No immediate plans to take out additional supply at this stage. However, the focus is really around cost and operating efficiencies to ensure that we keep the business sustainable.
And we're able to withstand some of the challenges that we're currently experiencing, just in terms of the downturn in prices. But I think it's really important that we're set up and set the business up for the future because I think as we've spoken about it, the potential for additional demand from ICE vehicles could very much materialize into the future and ensuring that we're able to leverage from those opportunities is critical.
That’s clear. Thanks.
I think that's it from the line. We'll move on to Q&A.
Just one question for you, Craig. It's a merged question because a couple of analysts have asked around this.
One is from Shashi Shekar from Citi and Cameron Needham from Bank of America, around the cost reduction plans. To what extent can you elaborate on that right now?
And to what extent are the changes made through bottom-up approaches versus pushing top down?
Okay. So yes, so -- no, I think we're continually evaluating our costs.
I think demonstrating Amandelbult last year, shut down very expensive Merensky operation. So we'll continue to focus around that.
However, the initiatives that we have underway is very much associated with benchmarking our performance, our performance at the moment with what happened previously. .
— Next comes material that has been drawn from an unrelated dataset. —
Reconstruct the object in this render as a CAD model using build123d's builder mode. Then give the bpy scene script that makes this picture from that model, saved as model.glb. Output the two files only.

We have identified a series of levers that we can drive in terms of operational -- operating efficiencies of our equipment, getting them back to where they need to be that we have spoken about rope shovel at Mogalakwena. It was under maintenance in the first half.
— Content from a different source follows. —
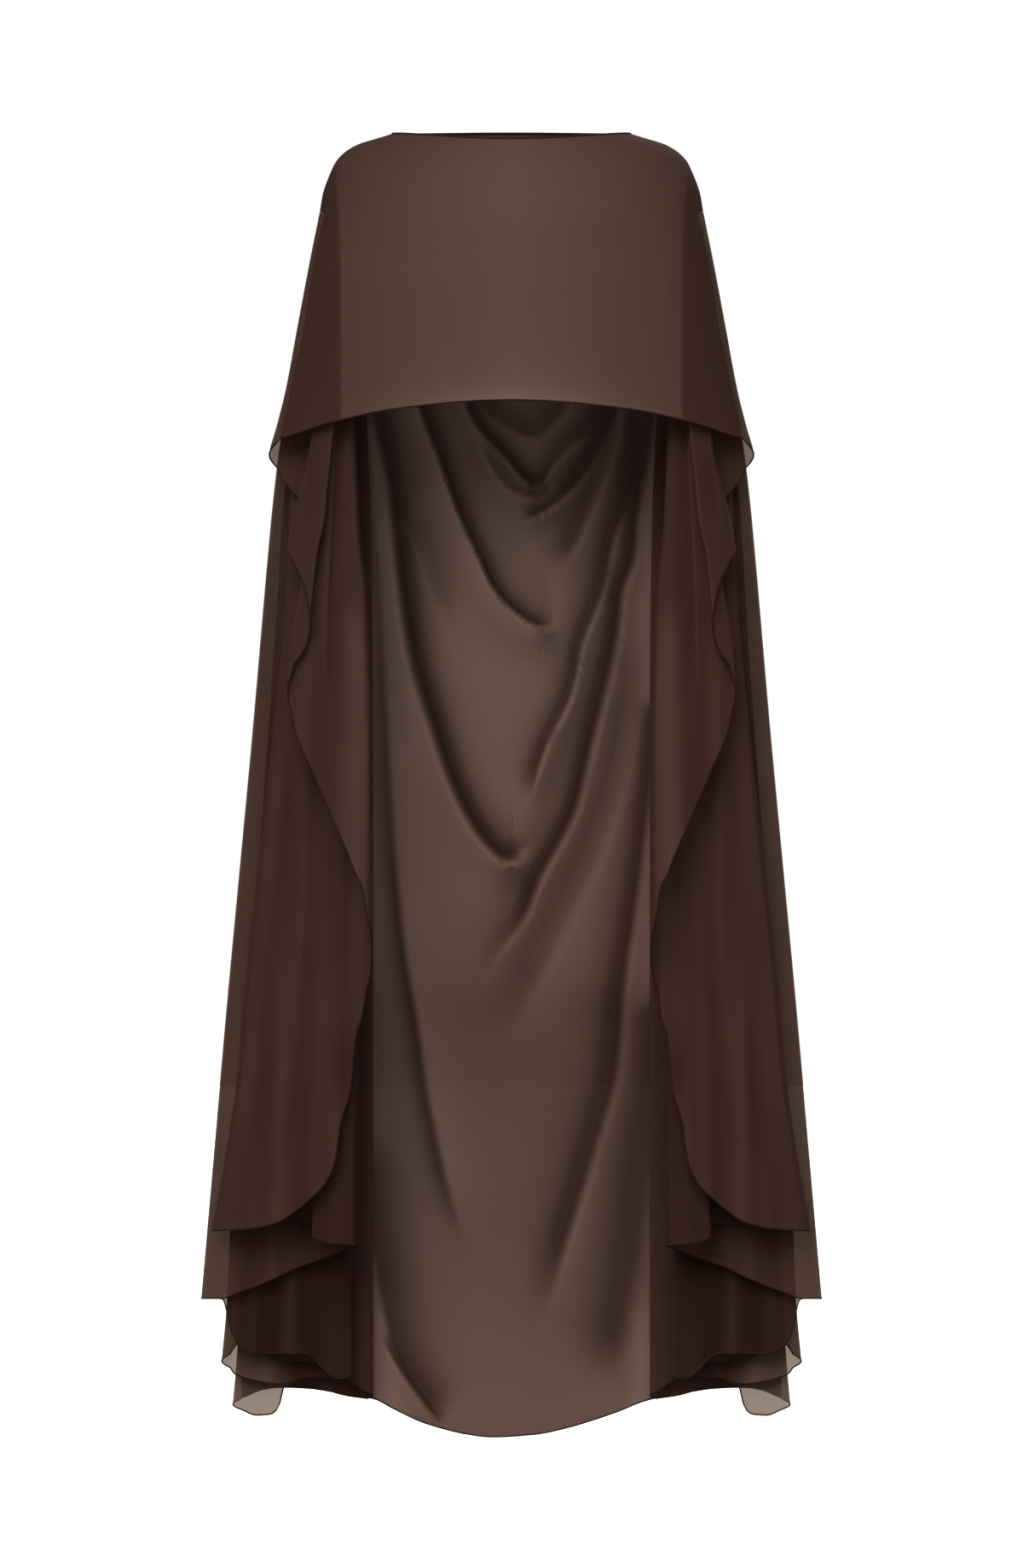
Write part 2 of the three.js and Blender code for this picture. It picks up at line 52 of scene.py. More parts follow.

It's come back into production in the second half. And our expectation then with the associated et cetera, is that we reduce some of the waiting times and drive those efficiencies.
And that then for allows us to be able to park some excess equipment and the ancillary equipment that we have on site. We've also then had a look at some of the consumptions that we have at the concentrators and really looking through those and also trialing new chemicals, reagents, et cetera, which are cheaper, but potentially give us the same recovery and output.
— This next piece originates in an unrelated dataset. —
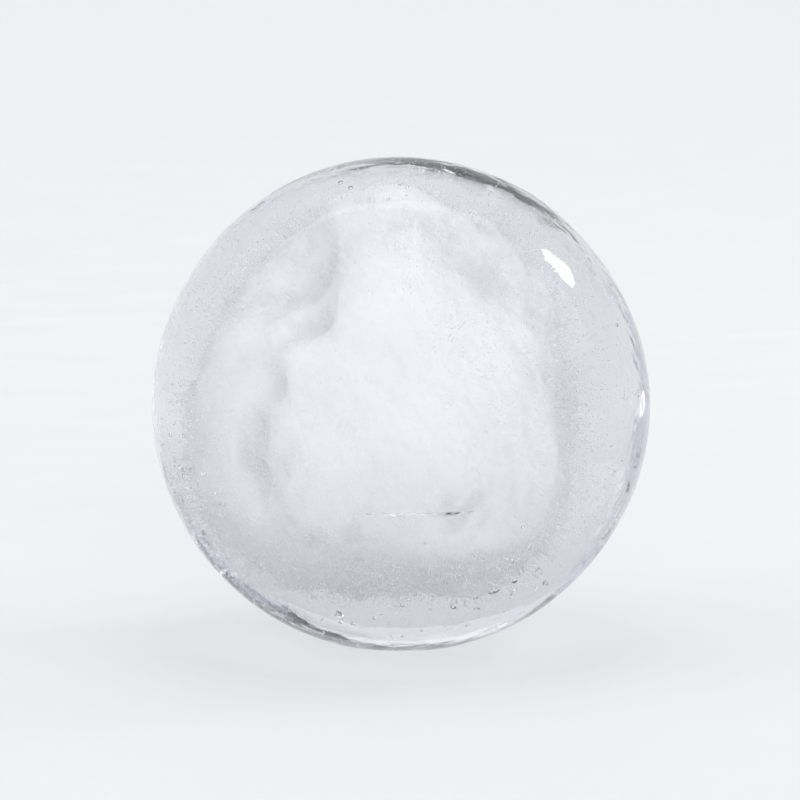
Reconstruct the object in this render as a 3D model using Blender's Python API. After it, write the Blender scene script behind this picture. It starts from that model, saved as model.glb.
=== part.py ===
"""A ball of frozen water that stands on a small flat where it has melted.

Run with: blender --background --python part.py
Metres, +Z up. The origin is the middle of the flat that the ball rests on, and the side that
faces -Y is its front.
"""

import math

import bmesh
import bpy
from mathutils import Vector

# Driving dimensions
BALL_RADIUS = 0.030
FOOT_RADIUS = 0.0075  # the round flat under the ball
FOOT_EDGE_RADIUS = 0.004  # how softly the flat's edge turns up into the ball

# The edge's arc touches both the ground and the sphere. Its centre stands over the flat's rim, and
# lies on a line from the sphere's centre, which gives the sphere's height and that line's angle.
EDGE_TO_CENTRE = BALL_RADIUS - FOOT_EDGE_RADIUS
CENTRE_HEIGHT = FOOT_EDGE_RADIUS + math.sqrt(EDGE_TO_CENTRE**2 - FOOT_RADIUS**2)
EDGE_ANGLE = math.asin(FOOT_RADIUS / EDGE_TO_CENTRE)

# Broad places where the ball has melted a little flatter than a sphere. Azimuth turns from the
# front (-Y) towards +X, elevation is above the middle, and spread is how wide the place is.
MELTED_FLATS = (
    {"azimuth": -38.0, "elevation": -26.0, "spread": 24.0, "depth": 0.00042},
    {"azimuth": 52.0, "elevation": 34.0, "spread": 21.0, "depth": 0.00034},
    {"azimuth": 8.0, "elevation": 71.0, "spread": 26.0, "depth": 0.00030},
    {"azimuth": 128.0, "elevation": -12.0, "spread": 27.0, "depth": 0.00046},
    {"azimuth": -118.0, "elevation": 22.0, "spread": 23.0, "depth": 0.00036},
    {"azimuth": 176.0, "elevation": 41.0, "spread": 20.0, "depth": 0.00028},
    {"azimuth": -170.0, "elevation": -38.0, "spread": 22.0, "depth": 0.00032},
)

# The last water to freeze pushed the ice out here, so the ball swells a little
FREEZING_SWELL = {"azimuth": 78.0, "elevation": -8.0, "spread": 30.0, "height": 0.00026}

MELT_STARTS_AT = 0.0005  # below this height the melting leaves the foot as it is
MELT_IS_FULL_AT = 0.0060

SEGMENTS = 76  # round the upright axis
RINGS = 36  # from the foot's edge to the top
EDGE_STEPS = 3
MERGE_DISTANCE = 1e-6
SMOOTH_EDGE_ANGLE = math.radians(12.0)

ICE_COLOUR = (0.86, 0.89, 0.94, 1.0)
ICE_ROUGHNESS = 0.06
ICE_INDEX = 1.31  # refractive index of ice


def clear_scene():
    for old in list(bpy.data.objects):
        bpy.data.objects.remove(old)


def direction(azimuth, elevation):
    """The unit vector for two angles in degrees: azimuth from -Y towards +X, elevation from level."""
    a = math.radians(azimuth)
    e = math.radians(elevation)
    return Vector((math.sin(a) * math.cos(e), -math.cos(a) * math.cos(e), math.sin(e)))


def bell(place, towards):
    """1 in the middle of a place on the ball, falling smoothly to 0 outside its spread."""
    apart = direction(place["azimuth"], place["elevation"]).angle(towards, 0.0)
    return math.exp(-((apart / math.radians(place["spread"])) ** 2))


def smooth_step(value, low, high):
    share = min(max((value - low) / (high - low), 0.0), 1.0)
    return share * share * (3.0 - 2.0 * share)


def relief(towards):
    """How far the melted surface stands proud of the sphere in a direction, in metres."""
    melted = sum(flat["depth"] * bell(flat, towards) for flat in MELTED_FLATS)
    return FREEZING_SWELL["height"] * bell(FREEZING_SWELL, towards) - melted


def outline():
    """Half the ball's upright section, from the flat's rim round the edge's arc and up to the top."""
    points = []
    for step in range(EDGE_STEPS):
        angle = EDGE_ANGLE * step / EDGE_STEPS
        x = FOOT_RADIUS + FOOT_EDGE_RADIUS * math.sin(angle)
        z = FOOT_EDGE_RADIUS * (1.0 - math.cos(angle))
        points.append(Vector((x, 0.0, z)))
    for step in range(RINGS + 1):
        angle = EDGE_ANGLE + (math.pi - EDGE_ANGLE) * step / RINGS
        x = BALL_RADIUS * math.sin(angle)
        z = CENTRE_HEIGHT - BALL_RADIUS * math.cos(angle)
        points.append(Vector((x, 0.0, z)))
    return points


def turn_outline(bm):
    """Turns the outline about the upright axis and closes the foot with one flat face."""
    verts = [bm.verts.new(point) for point in outline()]
    edges = [bm.edges.new(pair) for pair in zip(verts, verts[1:])]
    bmesh.ops.spin(
        bm,
        geom=verts + edges,
        cent=(0.0, 0.0, 0.0),
        axis=(0.0, 0.0, 1.0),
        angle=2.0 * math.pi,
        steps=SEGMENTS,
        use_merge=True,
    )
    bmesh.ops.remove_doubles(bm, verts=bm.verts[:], dist=MERGE_DISTANCE)
    rim = [edge for edge in bm.edges if edge.is_boundary]
    bmesh.ops.contextual_create(bm, geom=rim)


def melt(bm):
    """Moves the surface in and out along lines from the ball's centre, and leaves the foot flat."""
    centre = Vector((0.0, 0.0, CENTRE_HEIGHT))
    for vert in bm.verts:
        towards = (vert.co - centre).normalized()
        share = smooth_step(vert.co.z, MELT_STARTS_AT, MELT_IS_FULL_AT)
        vert.co += towards * relief(towards) * share


def ice_mesh():
    bm = bmesh.new()
    turn_outline(bm)
    melt(bm)
    bmesh.ops.recalc_face_normals(bm, faces=bm.faces[:])
    mesh = bpy.data.meshes.new("ice_ball")
    bm.to_mesh(mesh)
    bm.free()
    mesh.shade_smooth()
    mesh.set_sharp_from_angle(angle=SMOOTH_EDGE_ANGLE)
    return mesh


def ice_material():
    """Clear ice: light passes through it and bends."""
    material = bpy.data.materials.new("ice")
    material.use_nodes = True
    shader = material.node_tree.nodes["Principled BSDF"]
    shader.inputs["Base Color"].default_value = ICE_COLOUR
    shader.inputs["Roughness"].default_value = ICE_ROUGHNESS
    shader.inputs["Metallic"].default_value = 0.0
    shader.inputs["IOR"].default_value = ICE_INDEX
    shader.inputs["Transmission Weight"].default_value = 1.0
    return material


def main():
    clear_scene()
    ball = bpy.data.objects.new("ice_ball", ice_mesh())
    ball.data.materials.append(ice_material())
    bpy.context.scene.collection.objects.link(ball)


main()
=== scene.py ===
import math

import bpy
import numpy as np
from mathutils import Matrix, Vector


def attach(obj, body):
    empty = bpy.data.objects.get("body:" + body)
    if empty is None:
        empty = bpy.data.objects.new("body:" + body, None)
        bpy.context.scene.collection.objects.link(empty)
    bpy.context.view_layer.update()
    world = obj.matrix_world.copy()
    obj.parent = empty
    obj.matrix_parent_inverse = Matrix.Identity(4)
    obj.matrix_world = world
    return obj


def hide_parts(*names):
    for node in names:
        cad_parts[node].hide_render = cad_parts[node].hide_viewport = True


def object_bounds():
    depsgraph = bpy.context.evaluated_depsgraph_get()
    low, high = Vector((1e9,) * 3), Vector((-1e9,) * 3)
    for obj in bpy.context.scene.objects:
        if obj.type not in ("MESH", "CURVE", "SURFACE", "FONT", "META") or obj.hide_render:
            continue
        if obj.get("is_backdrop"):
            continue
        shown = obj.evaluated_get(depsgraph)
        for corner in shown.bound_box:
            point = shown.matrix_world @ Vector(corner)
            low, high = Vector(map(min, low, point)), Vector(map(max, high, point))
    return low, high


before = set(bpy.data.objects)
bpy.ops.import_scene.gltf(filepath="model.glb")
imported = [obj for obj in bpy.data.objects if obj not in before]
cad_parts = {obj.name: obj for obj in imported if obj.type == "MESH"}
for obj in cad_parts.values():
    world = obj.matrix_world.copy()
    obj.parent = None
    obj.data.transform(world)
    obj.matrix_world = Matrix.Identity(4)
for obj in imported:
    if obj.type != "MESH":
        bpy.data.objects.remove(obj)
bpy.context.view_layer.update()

# The ball of ice: clear outside, cloudy white inside. Lengths are in metres and angles in
# degrees. Azimuth turns from the front (-Y) towards +X, elevation is above the middle.


# ways of making shapes

def unitVector(azimuth, elevation):
    # East, north and up parts of a direction from its two angles
    a, e = np.radians(azimuth), np.radians(elevation)
    return np.stack([np.sin(a) * np.cos(e), -np.cos(a) * np.cos(e), np.sin(e) + 0 * a], axis=-1)


def unitRows(vectors):
    # Each row divided by its own length
    return vectors / np.linalg.norm(vectors, axis=1, keepdims=True)


def bell(directions, azimuth, elevation, width):
    # e to the minus square of (angle from the middle of the place / width)
    apart = np.arccos(np.clip(directions @ unitVector(azimuth, elevation), -1, 1))
    return np.exp(-(apart / math.radians(width)) ** 2)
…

So those are some of the initiatives that we have underway. So it's not only -- it is bottom up.
The operations have identified key areas of focus for themselves. That's been augmented by the benchmarking analysis that we've done to help support that.
And then there's also been very clearly some articulation in terms of what the value is of those savings that they need to be and how those are built into the plan. So it's multifaceted.
And then in addition to that, as I said, we've got the review underway at the corporate and the functional areas, and that's really focused around how do we sort of reduce cost, reduce initiatives, and relooking at our structures to be able to support that.
Perfect. That wraps up Q&A.
So thank you, everyone, for joining, and we're closed. Thank you.